### Work to be completed
Repeat exactly the lines of the entries below from the one with "return floor +" through the one with "for node in", both ends included, and nothing else.

··· Excerpted records

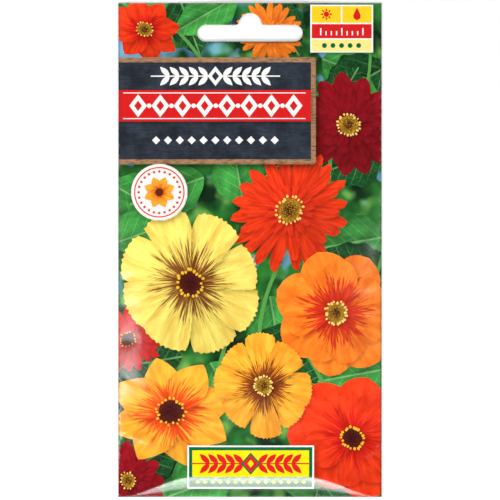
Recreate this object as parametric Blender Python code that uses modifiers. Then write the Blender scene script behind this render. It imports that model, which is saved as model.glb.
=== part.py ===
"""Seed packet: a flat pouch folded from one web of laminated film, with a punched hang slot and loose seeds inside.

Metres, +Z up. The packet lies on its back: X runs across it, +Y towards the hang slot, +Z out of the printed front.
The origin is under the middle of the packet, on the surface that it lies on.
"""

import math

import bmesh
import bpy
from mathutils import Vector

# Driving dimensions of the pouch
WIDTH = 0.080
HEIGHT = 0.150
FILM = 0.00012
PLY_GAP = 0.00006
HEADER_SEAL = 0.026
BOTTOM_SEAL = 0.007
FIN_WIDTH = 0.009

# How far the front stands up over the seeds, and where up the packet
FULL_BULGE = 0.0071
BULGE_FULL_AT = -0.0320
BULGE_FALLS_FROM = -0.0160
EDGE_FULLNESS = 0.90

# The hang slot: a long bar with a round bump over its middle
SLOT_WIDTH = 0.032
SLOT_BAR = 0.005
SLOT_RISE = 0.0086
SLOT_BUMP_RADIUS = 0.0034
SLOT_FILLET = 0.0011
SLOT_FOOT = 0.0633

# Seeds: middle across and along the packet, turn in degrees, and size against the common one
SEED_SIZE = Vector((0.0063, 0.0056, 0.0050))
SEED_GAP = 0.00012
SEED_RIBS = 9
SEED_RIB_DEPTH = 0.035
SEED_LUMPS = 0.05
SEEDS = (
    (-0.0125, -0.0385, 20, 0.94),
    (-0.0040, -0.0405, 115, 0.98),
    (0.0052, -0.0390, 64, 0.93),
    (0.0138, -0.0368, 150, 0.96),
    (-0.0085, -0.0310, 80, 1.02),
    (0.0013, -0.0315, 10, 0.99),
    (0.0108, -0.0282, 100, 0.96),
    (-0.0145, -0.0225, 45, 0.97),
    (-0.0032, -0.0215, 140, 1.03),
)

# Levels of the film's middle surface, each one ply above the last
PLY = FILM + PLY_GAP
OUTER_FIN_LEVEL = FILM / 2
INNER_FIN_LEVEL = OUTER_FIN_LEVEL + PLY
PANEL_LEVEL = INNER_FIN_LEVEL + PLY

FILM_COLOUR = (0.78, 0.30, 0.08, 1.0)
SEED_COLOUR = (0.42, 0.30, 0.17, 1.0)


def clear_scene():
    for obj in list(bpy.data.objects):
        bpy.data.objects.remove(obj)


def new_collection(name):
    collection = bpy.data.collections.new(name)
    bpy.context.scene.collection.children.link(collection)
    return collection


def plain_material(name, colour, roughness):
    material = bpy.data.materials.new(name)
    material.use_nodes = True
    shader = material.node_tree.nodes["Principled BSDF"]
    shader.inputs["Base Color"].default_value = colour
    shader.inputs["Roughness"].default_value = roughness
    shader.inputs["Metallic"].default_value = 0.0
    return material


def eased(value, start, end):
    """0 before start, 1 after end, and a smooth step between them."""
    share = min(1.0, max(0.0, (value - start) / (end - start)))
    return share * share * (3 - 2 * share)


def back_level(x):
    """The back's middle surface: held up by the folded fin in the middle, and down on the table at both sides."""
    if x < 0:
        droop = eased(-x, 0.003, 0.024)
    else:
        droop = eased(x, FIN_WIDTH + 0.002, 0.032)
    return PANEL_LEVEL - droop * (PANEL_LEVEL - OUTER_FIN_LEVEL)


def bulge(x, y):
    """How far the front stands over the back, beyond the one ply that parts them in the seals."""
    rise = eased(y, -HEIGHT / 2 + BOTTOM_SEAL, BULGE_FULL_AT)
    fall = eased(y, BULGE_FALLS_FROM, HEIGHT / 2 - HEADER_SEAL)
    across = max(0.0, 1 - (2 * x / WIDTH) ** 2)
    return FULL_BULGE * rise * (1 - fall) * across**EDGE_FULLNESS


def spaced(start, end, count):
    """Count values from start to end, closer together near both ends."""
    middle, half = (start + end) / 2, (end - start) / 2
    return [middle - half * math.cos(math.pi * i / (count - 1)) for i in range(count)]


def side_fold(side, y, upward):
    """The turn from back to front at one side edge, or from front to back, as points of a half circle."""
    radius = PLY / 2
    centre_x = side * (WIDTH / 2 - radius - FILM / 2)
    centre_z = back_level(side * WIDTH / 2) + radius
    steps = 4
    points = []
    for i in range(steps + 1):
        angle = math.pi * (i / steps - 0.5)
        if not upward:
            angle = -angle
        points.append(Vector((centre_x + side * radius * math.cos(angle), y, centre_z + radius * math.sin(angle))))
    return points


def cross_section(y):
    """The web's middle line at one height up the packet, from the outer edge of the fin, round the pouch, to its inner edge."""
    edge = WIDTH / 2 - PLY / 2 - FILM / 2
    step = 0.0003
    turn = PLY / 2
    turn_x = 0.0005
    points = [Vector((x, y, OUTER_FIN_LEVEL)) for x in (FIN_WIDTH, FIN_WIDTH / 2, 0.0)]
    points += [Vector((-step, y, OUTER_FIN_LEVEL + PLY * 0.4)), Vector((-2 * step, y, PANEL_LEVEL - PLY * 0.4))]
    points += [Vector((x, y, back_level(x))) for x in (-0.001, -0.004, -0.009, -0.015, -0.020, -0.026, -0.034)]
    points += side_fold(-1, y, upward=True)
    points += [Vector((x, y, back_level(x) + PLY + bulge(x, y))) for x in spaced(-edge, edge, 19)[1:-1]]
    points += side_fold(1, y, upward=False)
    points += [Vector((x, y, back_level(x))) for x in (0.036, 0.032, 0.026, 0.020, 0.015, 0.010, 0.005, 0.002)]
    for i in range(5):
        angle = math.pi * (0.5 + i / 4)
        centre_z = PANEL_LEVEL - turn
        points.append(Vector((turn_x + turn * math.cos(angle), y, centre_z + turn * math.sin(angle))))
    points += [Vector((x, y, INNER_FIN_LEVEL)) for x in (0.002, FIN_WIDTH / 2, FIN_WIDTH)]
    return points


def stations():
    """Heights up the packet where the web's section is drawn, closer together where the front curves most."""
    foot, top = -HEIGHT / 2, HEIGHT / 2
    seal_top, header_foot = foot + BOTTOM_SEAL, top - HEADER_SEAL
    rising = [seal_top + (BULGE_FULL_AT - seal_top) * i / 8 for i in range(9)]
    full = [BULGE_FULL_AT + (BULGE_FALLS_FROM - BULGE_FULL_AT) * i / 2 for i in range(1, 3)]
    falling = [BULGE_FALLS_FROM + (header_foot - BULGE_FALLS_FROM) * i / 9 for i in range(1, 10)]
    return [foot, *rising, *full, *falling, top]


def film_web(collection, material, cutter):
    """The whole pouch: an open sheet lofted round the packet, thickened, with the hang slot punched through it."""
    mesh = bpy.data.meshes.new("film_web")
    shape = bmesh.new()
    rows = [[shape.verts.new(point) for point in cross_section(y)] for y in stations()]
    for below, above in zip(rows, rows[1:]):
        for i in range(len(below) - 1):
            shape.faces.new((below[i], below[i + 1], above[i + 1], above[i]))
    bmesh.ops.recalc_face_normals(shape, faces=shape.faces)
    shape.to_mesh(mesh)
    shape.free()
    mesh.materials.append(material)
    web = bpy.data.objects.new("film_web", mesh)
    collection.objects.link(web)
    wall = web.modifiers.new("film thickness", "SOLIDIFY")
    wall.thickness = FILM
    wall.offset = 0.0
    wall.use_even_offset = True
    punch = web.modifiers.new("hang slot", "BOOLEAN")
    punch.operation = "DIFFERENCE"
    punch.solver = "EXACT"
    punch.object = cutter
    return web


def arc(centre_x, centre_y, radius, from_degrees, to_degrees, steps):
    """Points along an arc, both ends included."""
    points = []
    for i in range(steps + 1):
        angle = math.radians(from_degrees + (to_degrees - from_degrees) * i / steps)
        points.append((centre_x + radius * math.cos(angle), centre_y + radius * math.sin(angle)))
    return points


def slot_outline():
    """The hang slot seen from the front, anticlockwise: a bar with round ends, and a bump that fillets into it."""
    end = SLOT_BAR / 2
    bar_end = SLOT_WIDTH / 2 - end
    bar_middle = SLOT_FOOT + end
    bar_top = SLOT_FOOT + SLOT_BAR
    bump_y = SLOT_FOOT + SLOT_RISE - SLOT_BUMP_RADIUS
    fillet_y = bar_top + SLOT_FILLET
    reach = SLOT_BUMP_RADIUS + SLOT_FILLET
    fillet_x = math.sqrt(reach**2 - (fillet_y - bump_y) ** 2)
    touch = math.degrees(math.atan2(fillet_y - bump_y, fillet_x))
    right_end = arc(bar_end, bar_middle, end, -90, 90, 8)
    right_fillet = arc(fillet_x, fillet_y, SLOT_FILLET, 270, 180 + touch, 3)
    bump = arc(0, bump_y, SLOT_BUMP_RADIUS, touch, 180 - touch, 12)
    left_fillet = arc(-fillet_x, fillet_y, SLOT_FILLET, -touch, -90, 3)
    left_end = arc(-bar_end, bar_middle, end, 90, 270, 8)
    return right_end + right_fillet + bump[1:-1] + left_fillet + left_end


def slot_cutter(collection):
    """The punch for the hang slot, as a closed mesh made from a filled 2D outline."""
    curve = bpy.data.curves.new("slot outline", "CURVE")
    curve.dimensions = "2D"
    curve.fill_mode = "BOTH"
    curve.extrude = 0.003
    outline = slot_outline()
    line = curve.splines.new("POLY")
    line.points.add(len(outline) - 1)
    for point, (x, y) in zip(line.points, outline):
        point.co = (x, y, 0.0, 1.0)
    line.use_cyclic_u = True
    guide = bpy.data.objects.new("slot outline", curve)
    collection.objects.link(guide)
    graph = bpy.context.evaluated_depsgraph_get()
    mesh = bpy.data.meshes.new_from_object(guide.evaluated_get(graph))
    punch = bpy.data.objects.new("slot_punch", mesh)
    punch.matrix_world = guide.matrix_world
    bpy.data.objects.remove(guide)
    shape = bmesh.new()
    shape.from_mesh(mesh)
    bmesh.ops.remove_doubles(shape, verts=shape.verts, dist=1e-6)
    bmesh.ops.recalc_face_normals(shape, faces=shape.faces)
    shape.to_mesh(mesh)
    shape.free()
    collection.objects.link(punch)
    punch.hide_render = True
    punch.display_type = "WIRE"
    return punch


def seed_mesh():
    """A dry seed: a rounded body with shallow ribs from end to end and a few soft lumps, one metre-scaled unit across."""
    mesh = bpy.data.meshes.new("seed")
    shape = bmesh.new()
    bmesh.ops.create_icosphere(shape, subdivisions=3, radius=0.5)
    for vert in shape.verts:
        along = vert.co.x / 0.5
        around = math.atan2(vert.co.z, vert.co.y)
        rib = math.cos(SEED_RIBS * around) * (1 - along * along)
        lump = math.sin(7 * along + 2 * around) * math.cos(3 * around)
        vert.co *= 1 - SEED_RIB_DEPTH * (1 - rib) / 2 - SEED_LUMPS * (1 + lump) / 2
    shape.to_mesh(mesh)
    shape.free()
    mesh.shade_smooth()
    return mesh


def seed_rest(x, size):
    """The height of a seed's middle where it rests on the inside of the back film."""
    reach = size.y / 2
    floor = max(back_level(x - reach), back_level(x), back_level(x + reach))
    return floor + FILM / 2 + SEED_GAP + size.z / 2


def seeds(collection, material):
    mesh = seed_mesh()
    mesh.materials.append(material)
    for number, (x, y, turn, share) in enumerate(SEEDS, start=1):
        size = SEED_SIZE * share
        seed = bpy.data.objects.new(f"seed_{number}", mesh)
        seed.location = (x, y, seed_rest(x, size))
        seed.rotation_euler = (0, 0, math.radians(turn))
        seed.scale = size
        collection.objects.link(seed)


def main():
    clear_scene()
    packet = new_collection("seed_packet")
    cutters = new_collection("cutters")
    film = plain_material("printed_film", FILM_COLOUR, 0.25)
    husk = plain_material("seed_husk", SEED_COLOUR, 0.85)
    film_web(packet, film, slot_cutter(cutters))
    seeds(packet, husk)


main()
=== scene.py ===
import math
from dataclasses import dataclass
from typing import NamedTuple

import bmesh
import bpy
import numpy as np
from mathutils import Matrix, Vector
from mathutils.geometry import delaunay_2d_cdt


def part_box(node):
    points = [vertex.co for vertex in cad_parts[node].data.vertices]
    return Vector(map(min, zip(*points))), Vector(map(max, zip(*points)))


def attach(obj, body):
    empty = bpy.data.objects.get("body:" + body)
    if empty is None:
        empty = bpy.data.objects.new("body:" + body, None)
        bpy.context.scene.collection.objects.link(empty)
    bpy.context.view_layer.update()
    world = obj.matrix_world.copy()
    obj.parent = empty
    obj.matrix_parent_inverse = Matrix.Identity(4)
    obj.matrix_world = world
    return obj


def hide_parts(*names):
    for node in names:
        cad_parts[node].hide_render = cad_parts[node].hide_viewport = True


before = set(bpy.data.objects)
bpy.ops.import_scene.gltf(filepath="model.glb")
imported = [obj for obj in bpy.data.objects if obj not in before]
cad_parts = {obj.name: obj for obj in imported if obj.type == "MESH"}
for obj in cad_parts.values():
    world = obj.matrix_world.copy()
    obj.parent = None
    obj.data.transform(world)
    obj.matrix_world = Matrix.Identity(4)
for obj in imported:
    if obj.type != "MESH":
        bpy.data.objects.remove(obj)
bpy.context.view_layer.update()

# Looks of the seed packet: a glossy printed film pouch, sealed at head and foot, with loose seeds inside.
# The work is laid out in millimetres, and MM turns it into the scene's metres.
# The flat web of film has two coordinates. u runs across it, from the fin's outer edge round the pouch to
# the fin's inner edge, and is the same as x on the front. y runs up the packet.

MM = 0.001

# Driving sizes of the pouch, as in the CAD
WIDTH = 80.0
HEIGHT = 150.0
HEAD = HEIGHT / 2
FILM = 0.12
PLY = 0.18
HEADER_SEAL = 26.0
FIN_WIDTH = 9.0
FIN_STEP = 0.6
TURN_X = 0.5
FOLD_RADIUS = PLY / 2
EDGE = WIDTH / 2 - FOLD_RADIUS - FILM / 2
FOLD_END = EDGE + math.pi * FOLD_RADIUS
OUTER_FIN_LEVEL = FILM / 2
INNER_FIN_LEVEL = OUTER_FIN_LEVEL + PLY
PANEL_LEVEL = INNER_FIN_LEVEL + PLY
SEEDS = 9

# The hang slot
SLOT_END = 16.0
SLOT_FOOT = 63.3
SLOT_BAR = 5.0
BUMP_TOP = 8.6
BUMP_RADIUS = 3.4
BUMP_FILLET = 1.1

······
··· Excerpted records

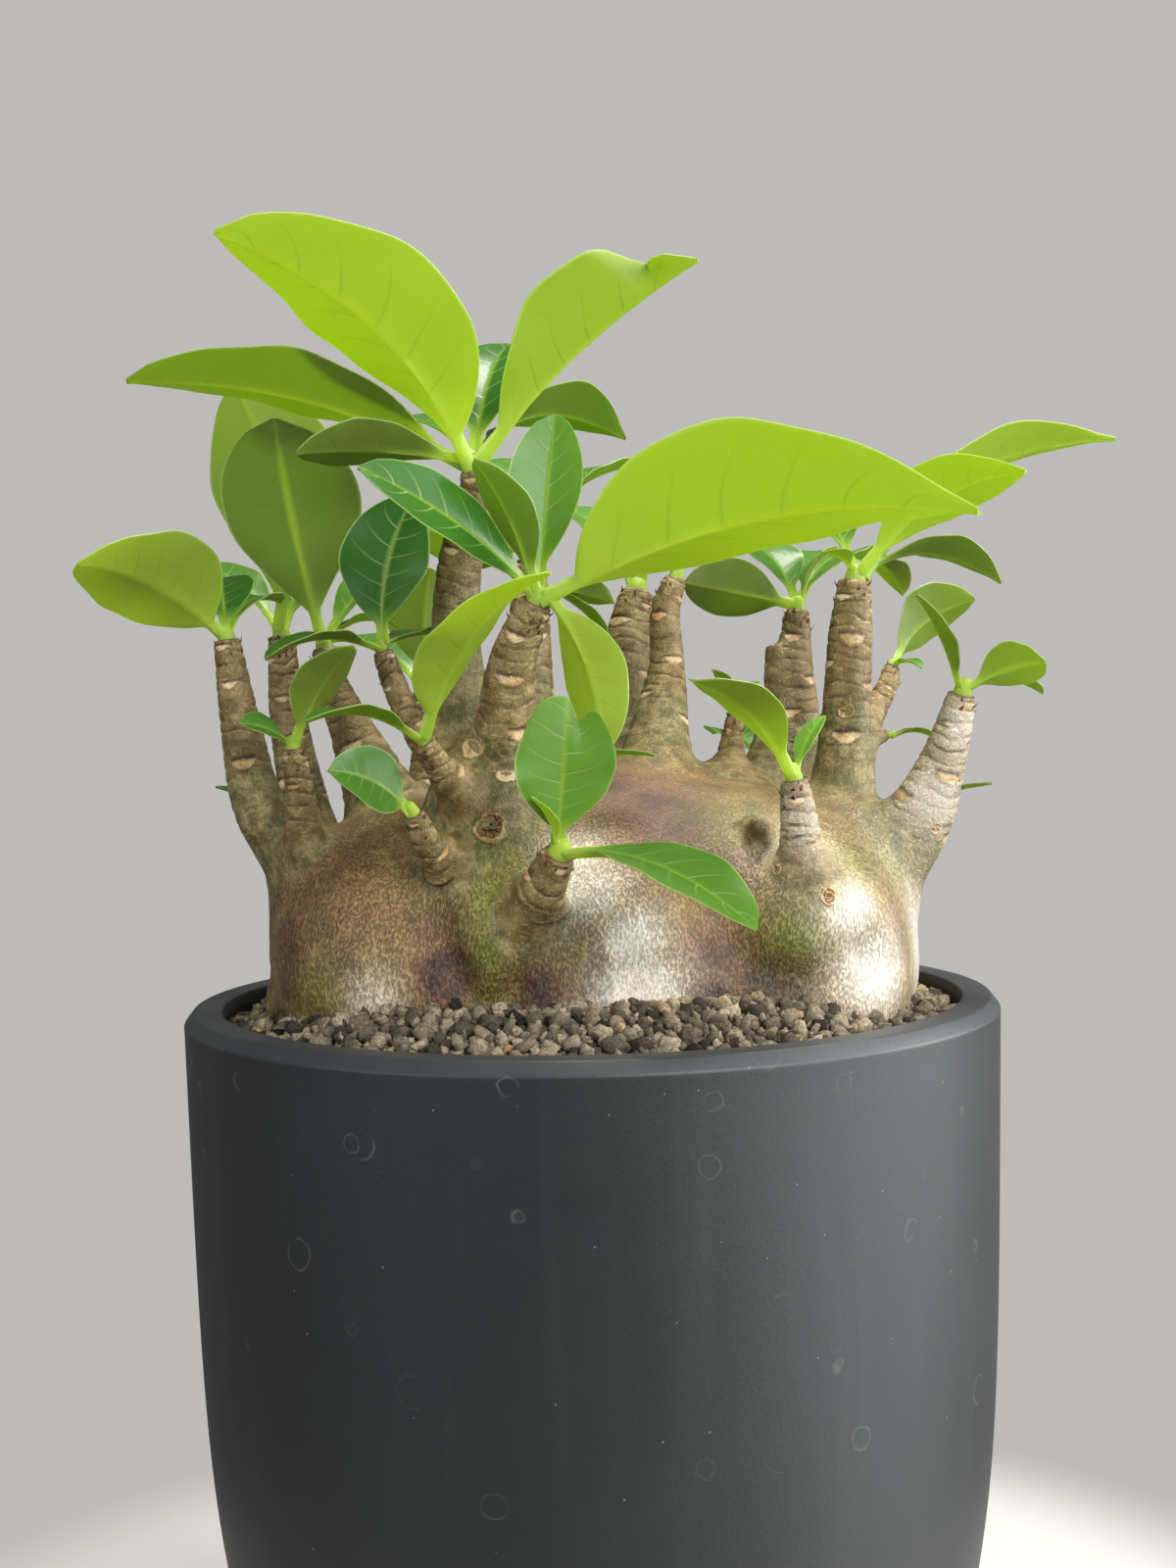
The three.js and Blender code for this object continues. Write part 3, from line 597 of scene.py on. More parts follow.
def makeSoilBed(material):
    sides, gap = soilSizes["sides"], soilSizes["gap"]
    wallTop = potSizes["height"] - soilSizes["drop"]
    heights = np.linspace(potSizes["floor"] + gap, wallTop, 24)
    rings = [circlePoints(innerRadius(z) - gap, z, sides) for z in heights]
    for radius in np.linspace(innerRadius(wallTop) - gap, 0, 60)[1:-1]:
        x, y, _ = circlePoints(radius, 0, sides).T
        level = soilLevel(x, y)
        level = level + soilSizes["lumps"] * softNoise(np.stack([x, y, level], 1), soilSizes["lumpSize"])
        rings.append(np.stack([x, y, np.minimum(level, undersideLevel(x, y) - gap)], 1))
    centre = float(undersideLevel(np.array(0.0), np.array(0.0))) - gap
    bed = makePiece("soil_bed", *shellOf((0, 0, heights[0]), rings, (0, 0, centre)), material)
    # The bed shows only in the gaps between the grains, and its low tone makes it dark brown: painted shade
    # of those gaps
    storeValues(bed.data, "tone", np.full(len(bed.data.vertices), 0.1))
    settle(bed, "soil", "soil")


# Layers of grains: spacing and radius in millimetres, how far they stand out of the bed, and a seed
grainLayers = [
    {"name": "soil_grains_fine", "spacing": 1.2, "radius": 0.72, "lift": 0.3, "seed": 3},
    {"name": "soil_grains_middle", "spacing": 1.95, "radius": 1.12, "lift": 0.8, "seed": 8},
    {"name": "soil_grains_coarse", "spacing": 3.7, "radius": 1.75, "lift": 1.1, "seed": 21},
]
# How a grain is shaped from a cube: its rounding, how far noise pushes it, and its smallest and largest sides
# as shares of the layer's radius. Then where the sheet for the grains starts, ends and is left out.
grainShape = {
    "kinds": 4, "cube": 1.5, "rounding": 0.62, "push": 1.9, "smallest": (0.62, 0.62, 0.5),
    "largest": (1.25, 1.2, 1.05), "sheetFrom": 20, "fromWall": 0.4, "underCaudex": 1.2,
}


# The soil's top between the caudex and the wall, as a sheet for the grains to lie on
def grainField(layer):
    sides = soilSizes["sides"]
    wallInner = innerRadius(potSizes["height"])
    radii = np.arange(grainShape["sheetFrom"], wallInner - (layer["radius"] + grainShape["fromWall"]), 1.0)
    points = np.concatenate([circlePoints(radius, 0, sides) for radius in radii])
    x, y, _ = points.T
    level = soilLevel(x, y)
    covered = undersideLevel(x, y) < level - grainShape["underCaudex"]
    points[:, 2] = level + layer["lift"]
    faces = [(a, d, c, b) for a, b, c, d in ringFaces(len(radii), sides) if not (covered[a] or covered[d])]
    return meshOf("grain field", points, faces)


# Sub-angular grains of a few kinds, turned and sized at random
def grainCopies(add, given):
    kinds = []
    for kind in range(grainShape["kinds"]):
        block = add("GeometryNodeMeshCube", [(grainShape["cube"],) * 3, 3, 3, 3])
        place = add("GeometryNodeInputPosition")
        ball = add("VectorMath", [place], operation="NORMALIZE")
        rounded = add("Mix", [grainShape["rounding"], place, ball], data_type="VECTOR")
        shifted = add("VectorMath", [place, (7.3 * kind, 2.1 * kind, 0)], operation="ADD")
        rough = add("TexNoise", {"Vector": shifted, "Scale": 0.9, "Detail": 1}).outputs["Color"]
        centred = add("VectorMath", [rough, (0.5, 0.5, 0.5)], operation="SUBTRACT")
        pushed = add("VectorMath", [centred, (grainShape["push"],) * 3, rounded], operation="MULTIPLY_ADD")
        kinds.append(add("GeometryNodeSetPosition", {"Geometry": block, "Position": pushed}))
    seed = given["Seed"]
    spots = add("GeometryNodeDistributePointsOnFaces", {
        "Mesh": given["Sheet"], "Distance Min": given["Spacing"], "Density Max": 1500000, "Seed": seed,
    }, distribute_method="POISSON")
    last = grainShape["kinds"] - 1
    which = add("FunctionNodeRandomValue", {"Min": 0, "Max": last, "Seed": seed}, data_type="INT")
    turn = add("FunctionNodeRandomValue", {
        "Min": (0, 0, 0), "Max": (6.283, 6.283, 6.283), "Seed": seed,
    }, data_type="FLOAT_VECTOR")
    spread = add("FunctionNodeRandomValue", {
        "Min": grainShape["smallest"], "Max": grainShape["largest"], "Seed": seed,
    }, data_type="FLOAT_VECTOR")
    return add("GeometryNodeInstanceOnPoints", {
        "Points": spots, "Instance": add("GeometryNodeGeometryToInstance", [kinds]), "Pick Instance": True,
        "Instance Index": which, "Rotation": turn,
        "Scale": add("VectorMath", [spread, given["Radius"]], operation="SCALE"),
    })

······

### Exercise output
    return floor + FILM / 2 + SEED_GAP + size.z / 2


def seeds(collection, material):
    mesh = seed_mesh()
    mesh.materials.append(material)
    for number, (x, y, turn, share) in enumerate(SEEDS, start=1):
        size = SEED_SIZE * share
        seed = bpy.data.objects.new(f"seed_{number}", mesh)
        seed.location = (x, y, seed_rest(x, size))
        seed.rotation_euler = (0, 0, math.radians(turn))
        seed.scale = size
        collection.objects.link(seed)


def main():
    clear_scene()
    packet = new_collection("seed_packet")
    cutters = new_collection("cutters")
    film = plain_material("printed_film", FILM_COLOUR, 0.25)
    husk = plain_material("seed_husk", SEED_COLOUR, 0.85)
    film_web(packet, film, slot_cutter(cutters))
    seeds(packet, husk)


main()
=== scene.py ===
import math
from dataclasses import dataclass
from typing import NamedTuple

import bmesh
import bpy
import numpy as np
from mathutils import Matrix, Vector
from mathutils.geometry import delaunay_2d_cdt


def part_box(node):
    points = [vertex.co for vertex in cad_parts[node].data.vertices]
    return Vector(map(min, zip(*points))), Vector(map(max, zip(*points)))


def attach(obj, body):
    empty = bpy.data.objects.get("body:" + body)
    if empty is None:
        empty = bpy.data.objects.new("body:" + body, None)
        bpy.context.scene.collection.objects.link(empty)
    bpy.context.view_layer.update()
    world = obj.matrix_world.copy()
    obj.parent = empty
    obj.matrix_parent_inverse = Matrix.Identity(4)
    obj.matrix_world = world
    return obj


def hide_parts(*names):
    for node in names:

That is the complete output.